Row Row Your Boat… With A Little Management Theory


Can management theory help win a boat race? At Cambridge University, one coach thinks it can.

As in any company, the members of the boat club are torn between competition and co-operation. Colleagues vie with each other for preferment, yet must collaborate closely to fend off competition from without. To win a seat in the blue boat a rower must outshine his clubmates; but to go fast, rowers must synchronise their efforts with the same people they are trying to outdo.

The article doesn't say if any particular management theory is applied, so I'll take a stab at the outcome for different management styles.

One Minute Manager – It better be a short race if they are going to win.

Management by Walking Around – Only Jesus can do this for a rowing team.

Balanced Scorecard Management – Crossing the finish line is only one component of winning.

Theory of Constraints – Throw the weakest rower overboard.

Total Quality Management – Each rower gets feedback on each stroke as the race goes forward.

Two Factor Theory – The rowers need a clean boat and a big trophy.

7-S Management Theory – The boat doesn't ever get anywhere, but it sure is organized nicely.

Blue Ocean Management – Row towards your own finish line and ignore those other teams.

Web 2.0 Management – Build the boat, let the crowd row for you. Even if you lose, maybe Google will like your boat and buy it from you.

Businesspundit Management – Your team doesn't make it to the boat because they are distracted by a stack of business periodicals someone laid on the dock.

UPDATE: So now we add Web 1.0 Management in the comments. Nice. Those of you so inclined, please leave any additions to this list in the comments section.
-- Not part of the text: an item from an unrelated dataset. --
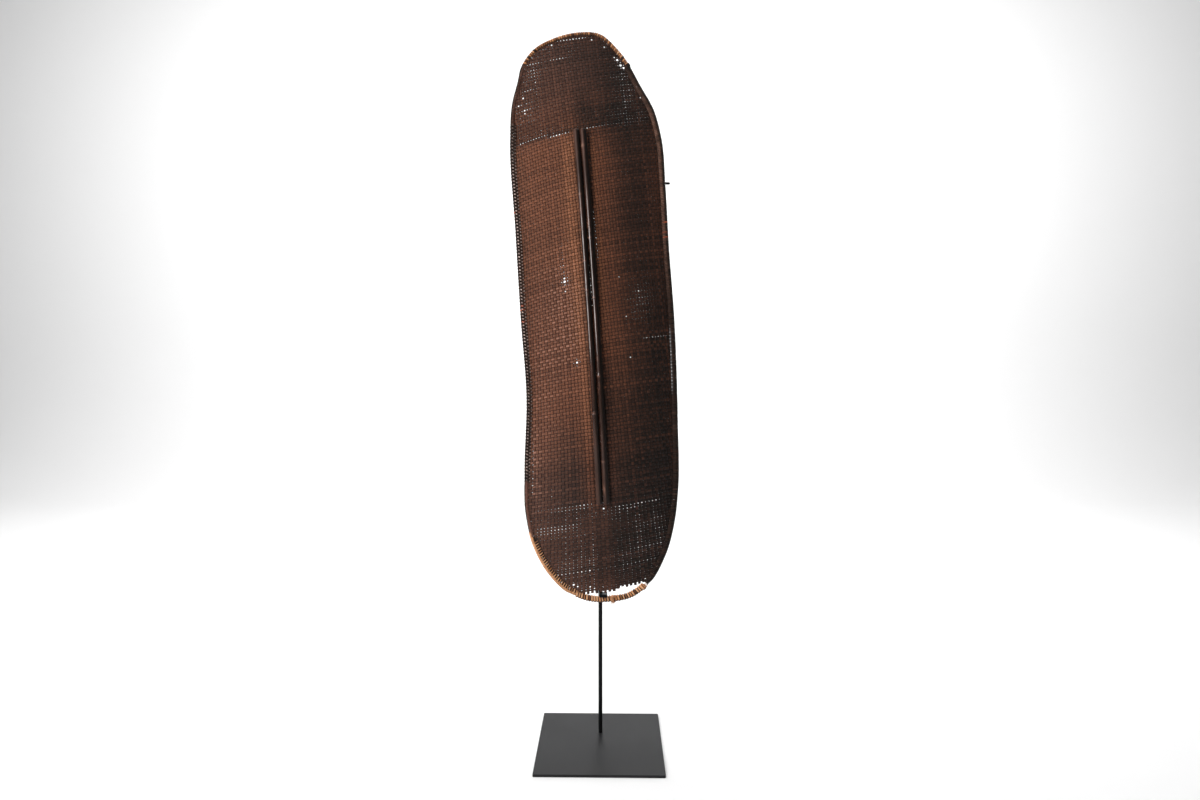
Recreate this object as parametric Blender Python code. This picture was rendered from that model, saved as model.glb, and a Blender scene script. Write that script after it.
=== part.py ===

  • I’m sorry, Rob. TOC would have the weakest rower set the pace. Or take over as coxswain.

    Otherwise, this is a BusinessPundit classic!

  • A Japanese company and a California company decided to have a canoe race. Both teams practiced hard and long to reach their peak performance before the race. On the big day, the Japanese won by a mile. Afterwards, the California team became very discouraged and depressed. The management of the California company decided that the reason for the crushing defeat had to be found. A “Measurement Team,” made up of senior management was formed to investigate and recommend appropriate action. Their conclusion was that the Japanese had 8 people rowing and 1 person steering, while the Californians had 1 person rowing and 8 people steering. So the management of the California company hired a consulting company and paid them incredible amounts of money. They advised that too many people were steering the boat and not enough people were rowing. To prevent losing to the Japanese again next year, the rowing team’s management structure was totally reorganized to 4 steering executives, 3 steering directors and 1 VP of steering. They also implemented a new performance system that would give the 1 person rowing the boat greater incentive to work harder. It was called the “Rowing Team Quality First Programme,” with meetings, dinners and free pens for the rower. “We must give the rower empowerment and enrichment through this quality program,” the VP of steering was quoted as saying. The next year the Japanese won by 2 miles. Humiliated, the management of California company laid off the rower for poor performance, halted development of a new canoe, sold the paddles and cancelled all capital investments for new equipment. Then they used the money saved by giving a High Performance Award to the steering management team and distributed the rest of the money as bonuses to the senior executives.

  • Rob

    Good point. Maybe I should have said that, when forced to row at the pace of the weakest rower, the team throws their manager overboard.

  • bdthomas

    Web 1.0 (dot-com) Management, write a 100 page rowing-plan, make a 100 slide powerpoint of why you’re going to win, try to convince the judges that you’re the winner before the race even begins. Loose interest, take up hockey.

  • Point conceded!

  • Paul

    Management By Objectives: Hold meeting to ensure both coxswain and rowers understand and agree that the objective of the race is to win. Develop key indicator (probably time) to measure success toward objective. Meet again to discuss plans to win race in proper time period. Meet one more time to verify and ensure that winning is in fact the proper objective and time is the best key performance indicator. Begin race. Meet individually with rowers and coxswains halfway through race to ensure they remember the objective is to win and the key performance indicator is time. Provide coaching to rowers who lag in key performance indicator. Continue race. Finish race. Realize that crew lost race but somehow managed to report a time (the key performance indicator) faster than any other team. Meet to discuss ethical principles of rowing team. Scrap MBO. Hire Jesus for MBWA.